En su exposición a la idea del fin de la historia de la violencia, en la introducción del juicio, la crítica de Benjamin se abre también necesariamente a la inminencia de esa violencia soberana que destruyendo el derecho, interrumpiendo la continuidad de su ejercicio, redime a la historia y al ser histórico de la injusticia extrema, la injusticia misma del juicio que encuentra, no en la justicia, sino en la violencia, su único fundamento.
[1] Detenerse en los sutiles y a la vez gravitantes modulaciones del texto respecto de este recurso es una tarea que espera aun ser asumida.

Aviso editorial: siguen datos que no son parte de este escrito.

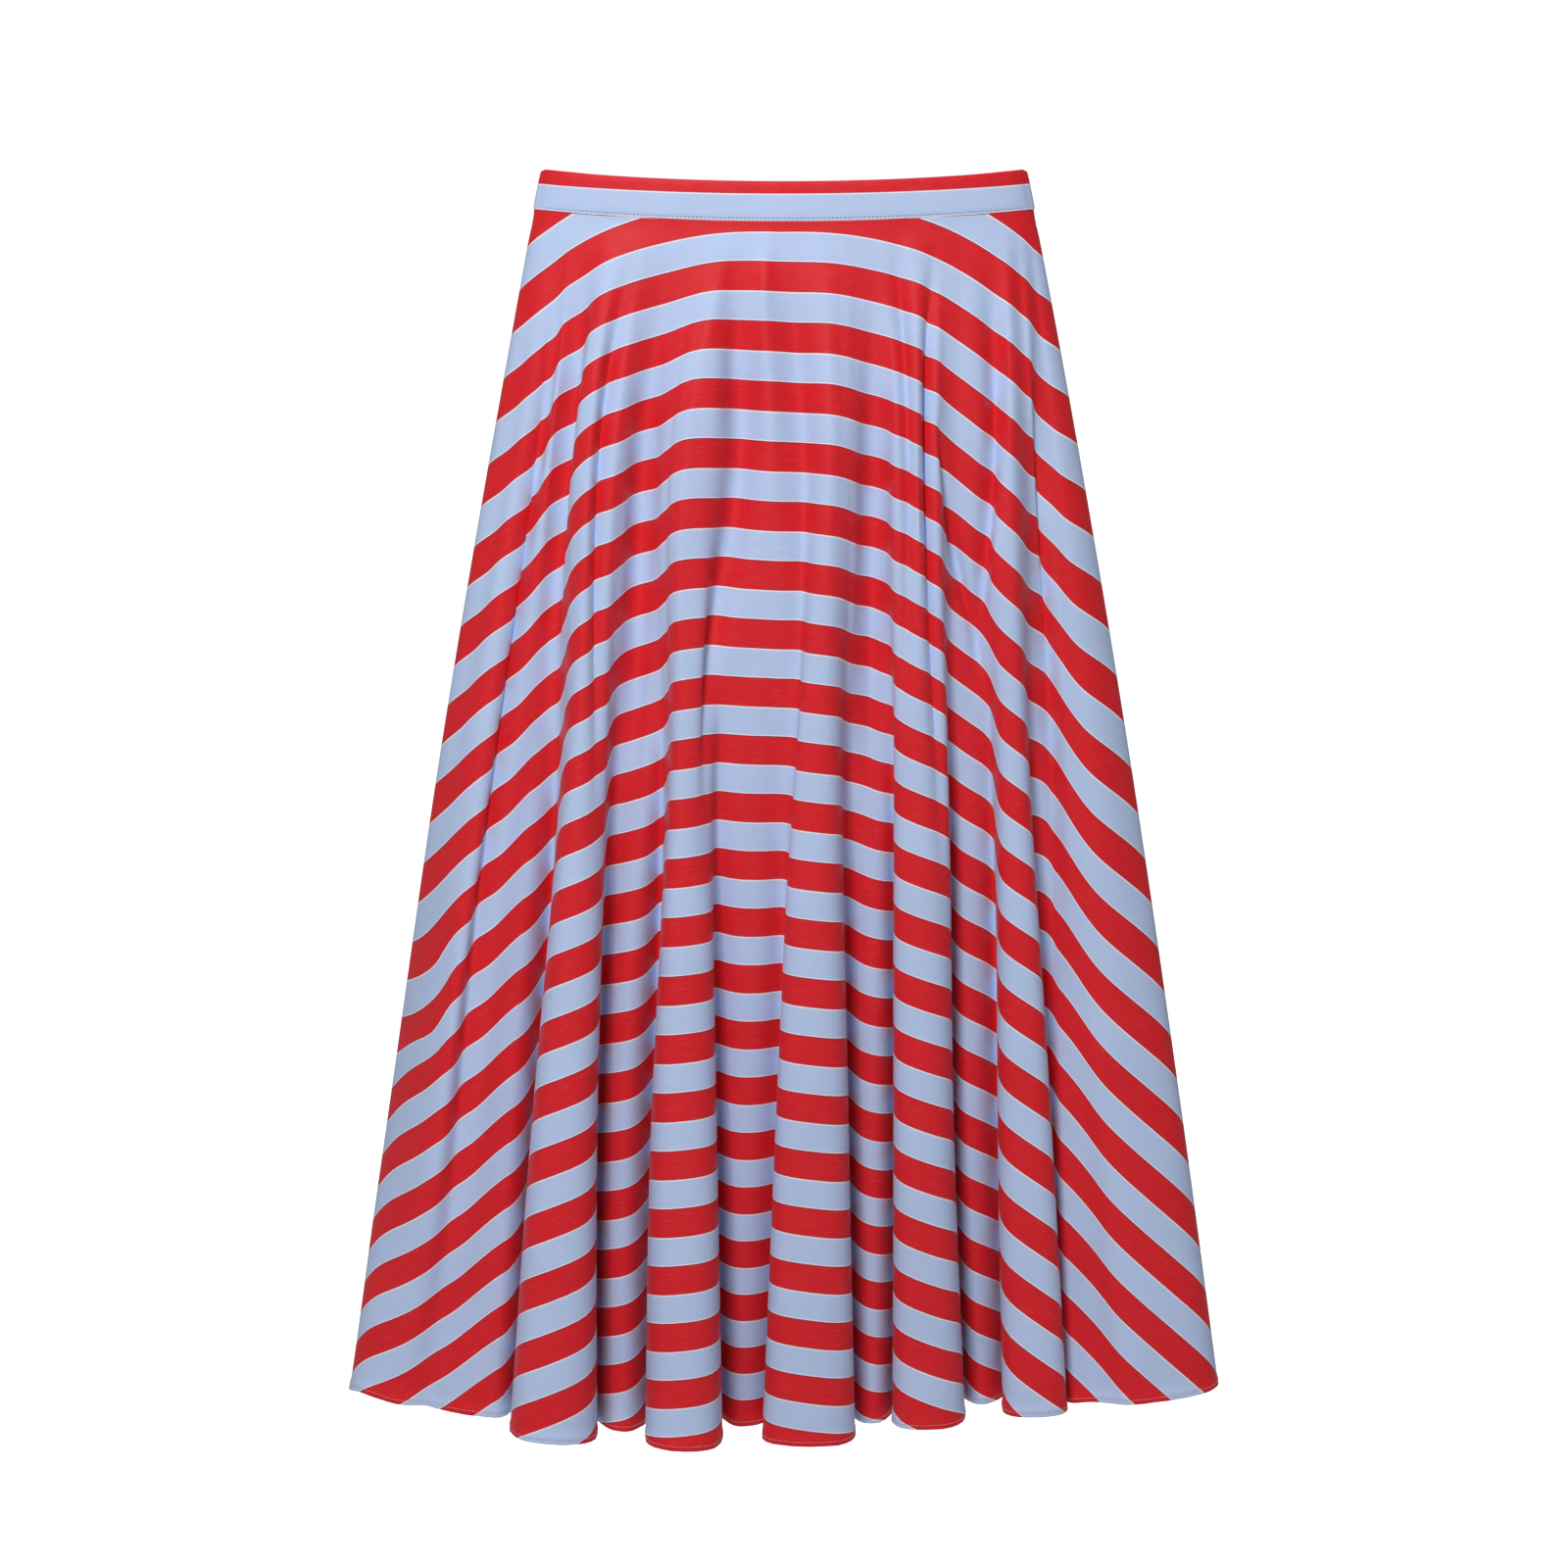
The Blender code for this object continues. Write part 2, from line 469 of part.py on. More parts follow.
# ---- the zip ---------------------------------------------------------------------------
def add_tape(folds, surface, material):
    """The zip's tape, inside the centre back: it is made from the points of what it lies on."""
    reach = np.linspace(-TAPE_HALF_WIDTH, TAPE_HALF_WIDTH, TAPE_COLUMNS)
    oval_shares = np.linspace(0.0, 1.0, 2001)
    oval_x, _, _ = half_oval(oval_shares, WAIST_HALF_WIDTH, WAIST_HALF_DEPTH)
    top = 1.0 - TAPE_BELOW_BAND_TOP / BAND_HEIGHT
    points, normals = band_points(np.interp(reach, oval_x, oval_shares), BACK, (top, 0.5, 0.0))
    points, normals = list(points), list(normals)
    # Below the band the tape follows the facets of the two back panels.
    ends = fold_angles(folds, 1.0)
    places, panel, panel_normals = solid_grid(folds, surface, BACK, ends[0], ends[-1])
    for row, level in enumerate(SOLID_LEVELS):
        if 0.0 < level <= TAPE_BELOW_SEAM:
            radius = SEAM_RADIUS_CENTRE + (HEM_RADIUS - SEAM_RADIUS_CENTRE) * level
            at_places = [place_of_angle(folds, math.degrees(r / radius)) for r in reach]
            for values, result in ((panel, points), (panel_normals, normals)):
                result.append([[np.interp(at, places[row], values[row, :, axis]) for axis in range(3)]
                               for at in at_places])
    points, normals = np.array(points), np.array(normals)
    normals /= np.linalg.norm(normals, axis=-1, keepdims=True)
    inset = BAND_WALL / 2 + SEAM_GAP + TAPE_WALL / 2
    return add_wall("zip_tape", points - normals * inset, normals, TAPE_WALL, material, BACK)


def prism(name, outline, along, low, high, material):
    """A solid with an outline in the plane across one axis: Y and Z for "x", X and Z for "y"."""
    if along == "x":
        vertices = [(end, a, b) for end in (low, high) for a, b in outline]
    else:
        vertices = [(a, end, b) for end in (low, high) for a, b in outline]
    count = len(outline)
    faces = [tuple(range(count)), tuple(range(count, 2 * count))]
    faces += [(i, (i + 1) % count, (i + 1) % count + count, i + count) for i in range(count)]
    thing = add_object(name, vertices, faces, material, smooth=False)
    form = bmesh.new()
    form.from_mesh(thing.data)
    bmesh.ops.recalc_face_normals(form, faces=form.faces)
    form.to_mesh(thing.data)
    form.free()
    return thing


def rectangle(low_a, low_b, high_a, high_b):
    return [(low_a, low_b), (high_a, low_b), (high_a, high_b), (low_a, high_b)]


def combine(thing, other, operation):
    """Joins another solid to a thing, or cuts it out."""
    step = thing.modifiers.new(other.name, "BOOLEAN")
    step.operation = operation
    step.solver = "EXACT"
    step.object = other
    other.hide_render = True
    other.display_type = "WIRE"


def zip_places():
    """At the centre back: the slider's inner and outer face, its middle height."""
    low = 1.0 - (SLIDER_BELOW_BAND_TOP + SLIDER_SIZE[2] / 2) / BAND_HEIGHT
    band_depth = WAIST_HALF_DEPTH + (BAND_TOP_HALF_DEPTH - WAIST_HALF_DEPTH) * low
    inner = band_depth + BAND_WALL / 2 + SEAM_GAP
    middle = float(seam_height(0.0, BACK)) + BAND_HEIGHT - SLIDER_BELOW_BAND_TOP
    return inner, inner + SLIDER_SIZE[1], middle


def add_slider(material):
    """The slider: a block with the bridge that carries the pull."""
    inner, face, middle = zip_places()
    half_width, half_height = SLIDER_SIZE[0] / 2, SLIDER_SIZE[2] / 2
    body = prism("zip_slider", rectangle(inner, middle - half_height, face, middle + half_height),
                 "x", -half_width, half_width, material)
    root = face - BRIDGE_WIRE / 2
    out = face + BRIDGE_REACH
    span = BRIDGE_HALF_SPAN
    wire = BRIDGE_WIRE
    outline = [(root, -span - wire), (out + wire, -span - wire), (out + wire, span + wire),
               (root, span + wire), (root, span), (out, span), (out, -span), (root, -span)]
    bridge = prism("bridge_form", [(y, middle + z) for y, z in outline], "x",
                   -BRIDGE_WIDTH / 2, BRIDGE_WIDTH / 2, material)
    combine(body, bridge, "UNION")


def add_pull(material):
    """The pull tab: a drop-shaped plate whose eye hangs in the slider's bridge."""
    _, face, middle = zip_places()
    y = face + PULL_AXIS_REACH
    rim = PULL_WALL / 2
    head, tip = PULL_HEAD_WIDTH / 2, PULL_TIP_WIDTH / 2
    round_end = [(tip * math.sin(turn), tip - PULL_LENGTH - tip * math.cos(turn))
                 for turn in np.linspace(-math.pi / 2, math.pi / 2, 9)]
    outline = [(-head, rim), *round_end, (head, rim)]
    plate = prism("zip_pull", [(x, middle + z) for x, z in outline], "y",
                  y - PULL_WALL / 2, y + PULL_WALL / 2, material)
    eye_top = middle - rim
    eye = prism("eye_form", rectangle(-PULL_EYE_WIDTH / 2, eye_top - PULL_EYE_LENGTH,
                                      PULL_EYE_WIDTH / 2, eye_top), "y",
                y - PULL_WALL, y + PULL_WALL, material)
    combine(plate, eye, "DIFFERENCE")


# ---- the skirt -------------------------------------------------------------------------
def main():
    for thing in list(bpy.data.objects):
        bpy.data.objects.remove(thing, do_unlink=True)
    red = make_material("red stripe cotton", (0.60, 0.02, 0.03), 0.55)
    blue = make_material("light blue stripe cotton", (0.47, 0.57, 0.80), 0.55)
    tape = make_material("zip tape", (0.45, 0.52, 0.70), 0.8)
    metal = make_material("zip metal", (0.62, 0.66, 0.75), 0.35, 0.9)

    front = panel_surface(FRONT_FOLDS, FRONT)
    back = panel_surface(BACK_FOLDS, BACK)
    front_angles = fold_angles(FRONT_FOLDS, 1.0)
    back_angles = fold_angles(BACK_FOLDS, 1.0)
    add_panel("skirt_front", FRONT_FOLDS, front, FRONT, front_angles[0], front_angles[-1], red)
    add_panel("skirt_back_left", BACK_FOLDS, back, BACK, back_angles[0], 0.0, red)
    add_panel("skirt_back_right", BACK_FOLDS, back, BACK, 0.0, back_angles[-1], red)
    add_band("waistband_front", 0.0, 1.0, FRONT, blue)
    add_band("waistband_back_left", 0.0, 0.5, BACK, blue)
    add_band("waistband_back_right", 0.5, 1.0, BACK, blue)
    add_tape(BACK_FOLDS, back, tape)
    add_slider(metal)
    add_pull(metal)


main()
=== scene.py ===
"""The looks of the striped a-line maxi skirt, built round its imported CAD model.

Every piece of cloth is a thin shell on the form of its CAD solid: the same cut and the same
folds as the solid's, in finer steps, with the small creases, the hem, the seams and the
stitches that the solid leaves out. Frame: metres, +Z up, the front faces -Y, the origin is
the middle of the waistband's ring.
"""
from collections import namedtuple
import math

import bpy
import numpy as np
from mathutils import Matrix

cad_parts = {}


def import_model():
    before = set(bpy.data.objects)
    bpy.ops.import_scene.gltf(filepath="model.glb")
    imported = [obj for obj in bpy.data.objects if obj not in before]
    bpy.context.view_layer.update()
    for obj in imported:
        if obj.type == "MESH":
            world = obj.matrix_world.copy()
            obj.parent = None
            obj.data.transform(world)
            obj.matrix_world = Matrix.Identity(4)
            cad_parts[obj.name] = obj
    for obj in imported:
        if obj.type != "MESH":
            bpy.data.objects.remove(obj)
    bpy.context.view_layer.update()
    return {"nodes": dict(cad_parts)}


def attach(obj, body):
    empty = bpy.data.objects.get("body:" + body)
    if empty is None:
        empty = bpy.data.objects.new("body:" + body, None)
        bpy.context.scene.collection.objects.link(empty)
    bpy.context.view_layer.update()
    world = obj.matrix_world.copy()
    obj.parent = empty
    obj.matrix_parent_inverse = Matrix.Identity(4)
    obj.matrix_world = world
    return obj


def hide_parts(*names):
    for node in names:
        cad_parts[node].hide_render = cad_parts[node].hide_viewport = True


MM = 0.001

# ---- the cut, as in the CAD model ----
SEAM_RADIUS_CENTRE = 227.5 * MM  # waist seam at the centre front, from the centre of the cut
SEAM_RADIUS_SIDE = 240.0 * MM  # waist seam at the side seams
SEAM_SIDE_ANGLE = 45.0  # degrees, where the side radius is reached
SEAM_EASE = 1.2  # how late the waist seam leaves its centre radius
HEM_RADIUS = 1117.0 * MM
PANEL_LENGTH = HEM_RADIUS - SEAM_RADIUS_CENTRE
STRIPE_PITCH = 21.0 * MM
FIRST_BOUNDARY = 234.8 * MM  # the first edge from red down to blue, from the centre of the cut

# ---- the waist, as in the CAD model ----
WAIST_HALF_WIDTH = 176.5 * MM
WAIST_HALF_DEPTH = 31.0 * MM
WAIST_SIDE_RISE = 7.0 * MM
WAIST_BACK_DIP = 4.0 * MM
BAND_HEIGHT = 28.0 * MM
BAND_TOP_HALF_WIDTH = 170.5 * MM
BAND_TOP_HALF_DEPTH = 29.5 * MM
BAND_RED_STRIP = 8.6 * MM  # the red strip along the band's top edge
BAND_BLUE_STRIP_TO_PAINTED_EDGE = 18.9 * MM  # the blue below it, which ends in the fold at the waist seam: its white line and the dark edge under it lie on the band's lower edge, partly the pattern's own lines and partly a painted highlight along the fold and painted shade in the seam
SEAM_GAP = 0.3 * MM

# ---- the folds, as in the CAD model ----
LEVELS = (0.0, 0.13, 0.44, 0.75, 1.0)
POCKET_DEPTH = (0.0, 0.0, 12.0, 26.0, 36.0)  # mm
POCKET_FULL_AT = 20.0  # mm, depth from which a pocket is fully formed
POCKET_SPLIT = 0.4  # share of a pocket's curve that runs down
POCKET_BOTTOM_AT = 0.5  # where the bottom lies on the way from valley to crest
POCKET_HANDLES = (0.32, 0.12, 0.20)  # at the valley and to both sides of the bottom
POCKET_SPARE_FROM = 0.2  # where along its curve spare cloth starts to be taken up
POCKET_SPARE_OVER = 0.6  # and the share of the curve that takes it up
STEEPEST_SPREAD = 2.6  # limit on the end rates of a path's cubic, in its lengths
LEAST_DROP = 0.5  # the cloth falls at least this share of its length down the cut
WAIST_REACH = 0.36
HEADING_SETTLES_AT = 0.10  # level from which the folds' own headings hold
FOLDS_START_AT = 0.02  # level down to which the cloth leaves the waist's oval
PATH_STEPS = 100  # points on each fold's curve
FINE_LEVELS = 120  # steps down a panel's fine grid
OVAL_STEPS = 2001  # points that the waist's oval is measured on

# One row for each crest or valley, from the wearer's right to left: the angle on the cut at
# the five levels, X and the distance out of the side seams' plane at hip, middle, low and
# hem in mm, the way the cloth runs there, how far it keeps it, and its hidden pocket's share.
Fold = namedtuple("Fold", "angle across forward heading reach pocket")

# How far the cloth keeps its way at those four levels, where folds share it.
VALLEY = (0.40, 0.50, 0.60, 0.60)
SOFT_VALLEY = (0.40, 0.45, 0.60, 0.60)
CREST = (0.40, 0.60, 1.00, 1.20)
EDGE = (0.45, 0.45, 0.45, 0.45)

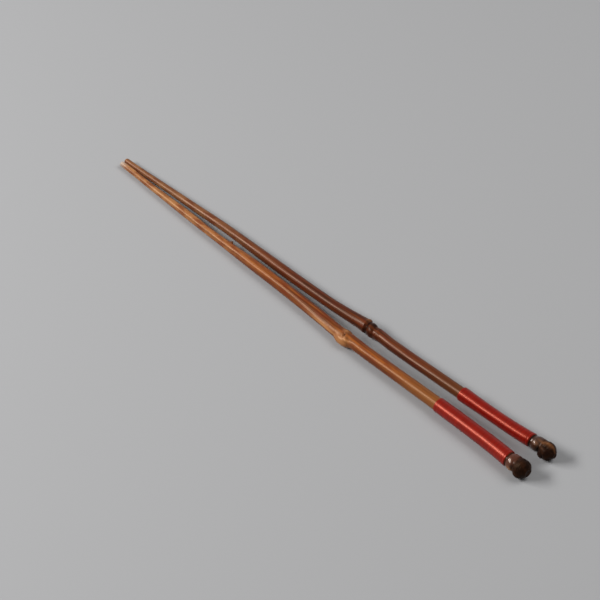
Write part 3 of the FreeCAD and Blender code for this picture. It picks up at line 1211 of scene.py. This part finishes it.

[2] Walter Benjamin, Sobre el lenguaje en general y sobre el lenguaje de los hombres. En Ensayos Escogidos. Ed. Sur, Buenos Aires, 1967, p. 100.
[3] Franz Kakfa, Consideraciones acerca del pecado el dolor la esperanza y el camino verdadero. Ed. Laia, Barcelona, 1983, p. 67.
[4] Si lo histórico está determinado por el eficaz artificio de la abstracción, la historia no podría por cuenta propia saldar la deuda de su instauración.
[5] La expresión en cursivas está tomada de la tesis XVIII de Sobre el Concepto de Historia, en La Dialéctica en Suspenso. Traducción de Pablo Oyarzún. Arcis-Lom, Santiago, p. 64.
[7] En cierto sentido, el olvido social generalizado, el olvido de esa falta de fundamento sirve también de secreto pero necesario soporte de aquella institución.